The 30-second spot, titled “New Leadership,” sees Sapp blast his fellow Republican by downplaying an analogy Yoho has employed in his own ads — that so-called “career politicians” are “like pigs feeding at the trough.” Such comparisons are relatively common for Yoho, who was a large-animal veterinarian before he unseated former Republican U.S. Rep. Cliff Stearns in 2012.
Now, Sapp is throwing the same shade at Yoho that the Gainesville Republican threw at Stearns, but instead of coining his own folksy farmyard comparison he sticks to policy.

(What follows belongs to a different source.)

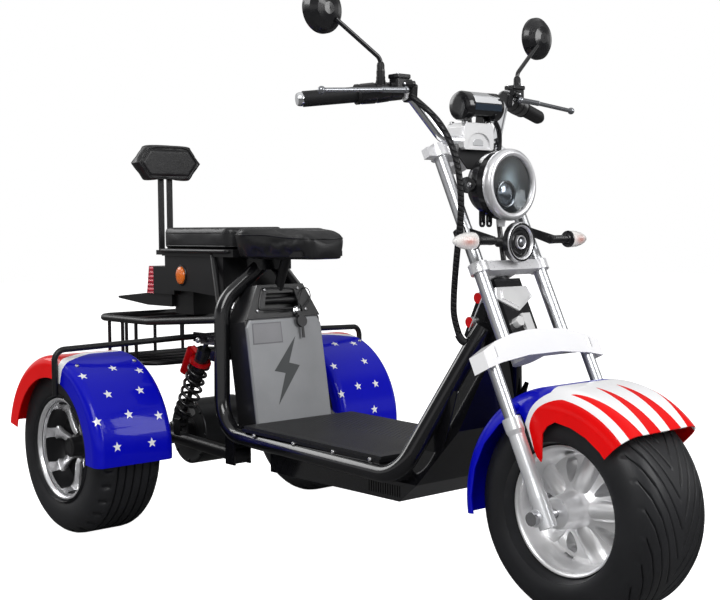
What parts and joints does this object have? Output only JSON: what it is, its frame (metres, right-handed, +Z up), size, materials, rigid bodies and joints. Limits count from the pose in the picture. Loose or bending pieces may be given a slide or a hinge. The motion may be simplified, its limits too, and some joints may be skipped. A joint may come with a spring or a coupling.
{
  "type": "motorized trike",
  "caption": "Fat-tyre electric trike with a raked chrome fork, step-through tube frame, battery box, two seats, backrest and luggage rack.",
  "frame": {"origin": "on the ground under the middle of the vehicle's length and width", "axes": "+X forward, +Y to the rider's left, +Z up"},
  "size_m": [2.0724, 1.064, 1.3225],
  "materials": {
    "amber_lens": "amber lens",
    "black_frame": "gloss black enamel",
    "black_plastic": "black moulded",
    "black_steel": "black powder coat",
    "blue_paint": "gloss blue with white stars and a red rear edge",
    "cast_silver": "bright cast",
    "chrome": "polished",
    "clear_lens": "clear lens over amber",
    "disc_steel": "ground steel",
    "gloss_black": "gloss black",
    "lamp_glass": "dark headlamp glass",
    "mat_rubber": "ribbed black rubber",
    "mirror_glass": "silvered",
    "panel_grey": "satin grey with a dark bolt sign",
    "red_lens": "ribbed red lens",
    "red_paint": "gloss red with white stripes",
    "seat_vinyl": "black vinyl",
    "shock_black": "black",
    "shock_red": "red anodised",
    "tyre_rubber": "black tread rubber",
    "white_paint": "gloss white"
  },
  "bodies": {
    "chassis": {"backrest_pad": "seat_vinyl", "battery_case": "black_plastic", "battery_handle": "black_plastic", "battery_key": "black_plastic", "battery_panel": "panel_grey", "belly_pan": "gloss_black", "driver_seat": "seat_vinyl", "fender_stay": "black_steel", "footboard": "black_steel", "footboard_mat": "mat_rubber", "frame_cross_tubes": "black_frame", "frame_left_rail": "black_frame", "frame_neck": "black_frame", "frame_right_rail": "black_frame", "luggage_rack": "black_steel", "neck_shield": "chrome", "passenger_seat": "seat_vinyl", "rear_axle": "black_steel", "rear_fender_left": "blue_paint", "rear_fender_right": "blue_paint", "seat_base": "black_plastic", "shock_reservoirs": "shock_red", "shock_springs": "shock_black", "shocks": "shock_black", "side_lamps": "amber_lens", "side_reflectors": "red_lens", "tail_housing": "black_plastic", "tail_lens": "red_lens", "tail_mudguard": "black_plastic"},
    "steering": {"fork_clamps": "cast_silver", "fork_tubes": "chrome", "fork_sliders": "cast_silver", "yoke_cover": "white_paint", "front_axle": "chrome", "front_fender": "red_paint", "handlebar": "chrome", "handlebar_riser": "chrome", "grips": "black_plastic", "switchgear": "gloss_black", "brake_levers": "cast_silver", "mirrors": "gloss_black", "speedometer": "gloss_black", "headlamp_bowl": "gloss_black", "headlamp_bezel": "chrome", "horn": "gloss_black", "signal_lenses": "clear_lens", "lamp_bracket": "black_steel", "headlamp_lens": "lamp_glass", "mirror_glasses": "mirror_glass", "front_caliper": "black_steel", "control_harness": "black_plastic"},
    "front_wheel": {"front_tyre": "tyre_rubber", "front_rim": "cast_silver", "front_disc": "disc_steel"},
    "rear_wheel_right": {"rear_tyre_right": "tyre_rubber", "rear_rim_right": "chrome"},
    "rear_wheel_left": {"rear_tyre_left": "tyre_rubber", "rear_rim_left": "chrome"}
  },
  "joints": [
    {"name": "steering_turn", "type": "hinge", "parent": "chassis", "child": "steering", "pos_m": [0.58062, 0, 0.61873], "axis": [-0.4305, 0, 0.9026], "range_deg": [-35, 35], "deforming": ["control_harness"]},
    {"name": "front_wheel_roll", "type": "hinge", "parent": "steering", "child": "front_wheel", "pos_m": [0.80775, 0, 0.2285], "axis": [0, 1, 0], "continuous": true},
    {"name": "rear_wheel_right_roll", "type": "hinge", "parent": "chassis", "child": "rear_wheel_right", "pos_m": [-0.57425, -0.395, 0.2285], "axis": [0, 1, 0], "continuous": true},
    {"name": "rear_wheel_left_roll", "type": "hinge", "parent": "chassis", "child": "rear_wheel_left", "pos_m": [-0.57425, 0.395, 0.2285], "axis": [0, 1, 0], "continuous": true}
  ]
}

“My opponent talks a lot about pigs. I don’t know much about pigs, but I do know how to create jobs and fix infrastructure. I’m Judson Sapp, a conservative businessman just like Trump,” Sapp says in the ad.
“My opponent claims to support our president, yet he opposed building the wall and repealing Obamacare. I stand with President Trump. Build the wall, repeal Obamacare, support our veterans — Make American great again. It’s time for new leadership, because the pigs just keep getting bigger,” he concludes.
Sapp built his resume in Florida politics by working former U.S. Sen. Connie Mack III and former state House Speaker John Thrasher. After a stint in Hollywood, he came home to Clay County to work at the family business, railroad construction company W. J. Sapp & Son.
Through the end of June, Yoho held a strong lead in the money race with more than $608,000 raised and $431,000 in the bank compared to $231,000 in receipts and a $133,000 balance for Sapp.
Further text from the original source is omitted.